10 Mart 2018 00:53

Mücadele eden kadınlar

Mücadele eden kadınlar

Fotoğraf: Envato

Paylaş

Yapı Kredi Yayınlarından Isabelle Mons’un Ruhun Kadınları başlıklı kitapta psikanalizin öncüleri olarak iki kadının adı geçmektedir. Bilim alanında olduğu kadar, sosyal alanda da büyük mücadele vermiş olan bu iki kadının yaşam öyküsünü, bilim ve sosyal alanda tarihe mal olmuş diğer kadınlarla birlikte, kadın veya erkek tüm eril davranış sergileyenleri nefretle kınayarak, kadınlara armağan ediyorum. Emma Eckstein ve Margarethe Hilferding isimli kahramanlarımızın kısa öykülerini kitaptan aktararak yansıtacağım.

“Emma Ecstein artık izi bile kalmamış başka bir yüzyılın kadınıdır. Freud’la büyük anlaşmazlıklar yaşamış olsa da yüzünü psikanalize dönmüş ve Freud’un kuramlarının ilk taraftarlarından biri olmuştur. Onun kaderi kadın hakları mücadelesinin de simgesidir. 28 Ocak 1865’te dünyaya gelmiş olan Ecstein, 1897 yılında ilk kadın psikanalist olur. Bugün unutulmuş olsa da kendine has bir tarzda kadınlığın sesi olur. Yazdıklarında anne figürünün ve annenin çocuğa karşı sorumluluklarının sürekli ortaya çıkması pek şaşırtıcı değildir. ‘Kadınlar İçin Belgeler’ adlı eserde yer alan ilk makalesi, işverenleri tarafından baştan çıkarılan ve sonra terk edilen genç kadın çalışanların durumu hakkında net bir tavır aldığını gösterir. Bu toplumsal olaya değinmesi Emma’yı erkek tahakkümüne karşı sivri yazılar yazan bir yazar yapar. Üstüne kafa yorduğu soru şudur: Anneleri, çocuklarının mesuliyetini almaları ve onları nevrotik rahatsızlıklardan koruyabilmeleri için eğitmek gerekir mi? Emma’nın çocuk eğitimi için savunduğu tez şudur: Kadın hem eştir, hem de anne. Emma bir hasta olarak kendisini farkında olmadan bir vaka haline getirmeyi seçmiştir. Bugün yalnız ve mağdur bir şahsiyet olarak hatırlansa da kadınlar için verdiği mücadeleyle, önlerine çekilen duvarları bir bir yıkmaya ahdetmiş psikanalizin öncüleri arasında yerini hak etmiştir. Freud, kadın hastaları olmasaydı psikanalizi kuramazdı. Emma Ecstein de psikanalist olarak 20. yüzyılda kendinden sonra gelecek kadınlara izlemeleri gereken yolu göstermiştir.”

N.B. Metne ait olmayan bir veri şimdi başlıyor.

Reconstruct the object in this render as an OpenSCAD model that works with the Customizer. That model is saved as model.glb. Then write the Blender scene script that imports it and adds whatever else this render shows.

“Margarethe Hilferding Viyana Psikanaliz Derneğine seçilen ilk kadın doktordur. Hilferding için psikanaliz insanlara adanmış bir hayatı temsil eder; anne ve çocuğu meselesi etrafında birbirleriyle konuşturmuş ve teşhis koyarken hiçbir toplumsal etkeni göz ardı etmeyen analitik bir bakış getirmeyi bilmiştir. Freud’un kuramının ne takipçisi olmuş ne de bu kurama karşı çıkmıştır; kendi cesur duruşunu ortaya koymuş ve daha iyi tanınmayı fazlasıyla hak eden psikanalizin öncü kadınlarından biri olmuştur. Kadınların toplumdaki konumuyla ilgili sorular sorduran, endişelerini ortaya koyan öncü kadınların kaderini paylaşmıştır. Kendisinden önce hiçbir kadının geçemediği kapıları zorlamış, kadın olduğu söylenerek edilen hakaretlere göğüs germiş, ama kadın olması adına toplumsal cinsiyet ve eğitim konularında önemli tartışmalar açmıştır. Bu konuların feministlerin davasına özgü olduğu düşünülebilir ama psikanalitik bakış açısıyla cinsel olanın hepimizin gelişimindeki yerini sorgulatmasını da bilmiştir. Margarethe Hilferding kadının toplumdaki konumu için verdiği mücadeleyle bugünün dünyasına haber vermiştir.” 

Günümüzde kadın hakları konusunu ısrarla sürdürenleri, bazı üniversitelerimizdeki kadın çalışmaları enstitülerinde güçlü ve aydınlatıcı çalışma yapanları saygı ile anıyorum. Buna karşın, cinsiyetten bağımsız olarak, toplumun her kesiminde, kadın veya erkek tüm eril davranış kalıbı ile çevreye ve insanlara yaklaşanları nefretle reddediyorum ve şiddetle kınıyorum.